Biri Alman üç kişinin boğazları kesilerek öldürüldüğü Zirve Yayınevi katliamı davasında Ergenekon, Balyoz, JİTEM ve Musa Anter davalarına ait dosyalar istendi. Emekli Orgeneral Hurşit Tolon ve Malatya Jandarma eski Alay Komutanı Mehmet Ülger’in de sanıkları arasında bulunduğu davada mahkeme heyeti Ergenekon ve Balyoz davalarının gerekçeli kararlarını, arama ve el koyma tutanaklarını, Diyarbakır 6. Ağır Ceza Mahkemesi’nce görülen JİTEM ve Musa Anter davalarının iddianamelerini ve JİTEM’le ilgili evrakları istedi. Zirve katliamının Ergenekon’un Malatya hücresi tarafından yapıldığı iddia ediliyor. İstenen belgeler bu açıdan önem taşıyor.
Aysun Yazıcı'nın Taraf gazetesinde yer alan haberine göre, müdahil avukatlardan Erdal Doğan, dava dosyasının çok yönlü gelişmesini sağlayacak olan bu gelişmeyle ilgili Zirve’de sona doğru gidildiğini söyledi. Katliamın, Rahip Santoro ve Hrant Dink cinayetleriyle birlikte, Kafes Eylem Planı’nda “operasyon” olarak yer aldığını hatırlatan Doğan şunları söyledi: “Biz baştan itibaren katliamın davasının, Ergenekon ve Kafes Eylem Planı bağlamında değerlendirmesini talep ediyorduk. Soruşturma savcısı da bu yöndeki çalışmalarını derinleştirince, son iddianamede katliamın Ergenekon’un Malatya hücresi tarafından gerçekleştirildiğine dair değerlendirme ve deliller mahkemeye sunuldu. İddianamede, Ergenekon yapılanması ile onun operasyon dairesi olduğu söylenen Türkiye Ulusal Strateji ve Harekât Dairesi (TUSHAD) ve o yapının bünyesinde olan JİTEM faaliyetlerinin çok önemli bir yer teşkil ettiğini gördük. Çok yakın tarihe kadar JİTEM’in varlığı inkar ediliyordu ancak şimdi davası görülüyor. Zirve’nin son iddianamesinde Özel Harp Dairesi bünyesinde yapılandırılan Beyaz ve Siyah Kuvvetler’in varlığı anlatılıyor ve bu yapılanma da geçen yıla kadar inkar ediliyordu. Ancak Genelkurmay’ın resmi belgeleri ve cevaplarıyla bu yapılanma inkar edilemez hale geldi. Şimdi ise bu iki yapının koordinasyonunu sağlayan TUSHAD’a karşı bir sessizlik ve direnç hususu mevcut. Zirve davasının bazı sanıklarının bu yapılanmalarla ilişkisi nedeniyle de JİTEM davası gibi somut bir vakanın Zirve davasına istenmiş olması önemlidir.”

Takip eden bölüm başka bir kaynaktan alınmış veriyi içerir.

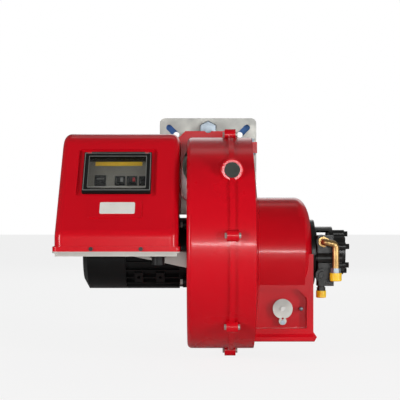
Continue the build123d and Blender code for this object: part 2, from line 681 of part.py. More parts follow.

Ergenekon ve Balyoz davasının gerekçeli kararlarının istenmesine de değinen Doğan, “Ergenekon yapılanmasına ve faaliyetlerine dair mahkemenin verdiği karar ve kararın gerekçeleri fiili ve hukuki olarak Malatya’yı bağlar. 2003 tarihinde hazırlanan Balyoz Darbe Planı içerisinde Malatya, Trabzon ve diğer illerdeki Proteston Hristiyanlara yönelik alınması gereken bazı önlemler anlatılıyordu. Yine, Gölcük donanmasında bulunan belgelerin Zirve sanıklarından bazılarını doğrudan ilgilendirmesi nedeniyle, mahkemenin bu kararları istemesi önemlidir” dedi.
İstenen belgelerin dava açısından çok önemli olduğunu söyleyen Doğan şöyle devam etti: “Bu belgeler, Malatya’da sanıkların içinde yer aldığı iddia edilen örgütün nasıl bir örgüt olduğu hakkında büyük resmi görmemizi kolaylaştıracağı gibi, olaylarla arasındaki hukuki ve fiili bağlantıyı da netleştirecektir. Mahkeme sanıklar hakkında bir karar verirken bütün belgeleri göz önünde bulunduracaktır.”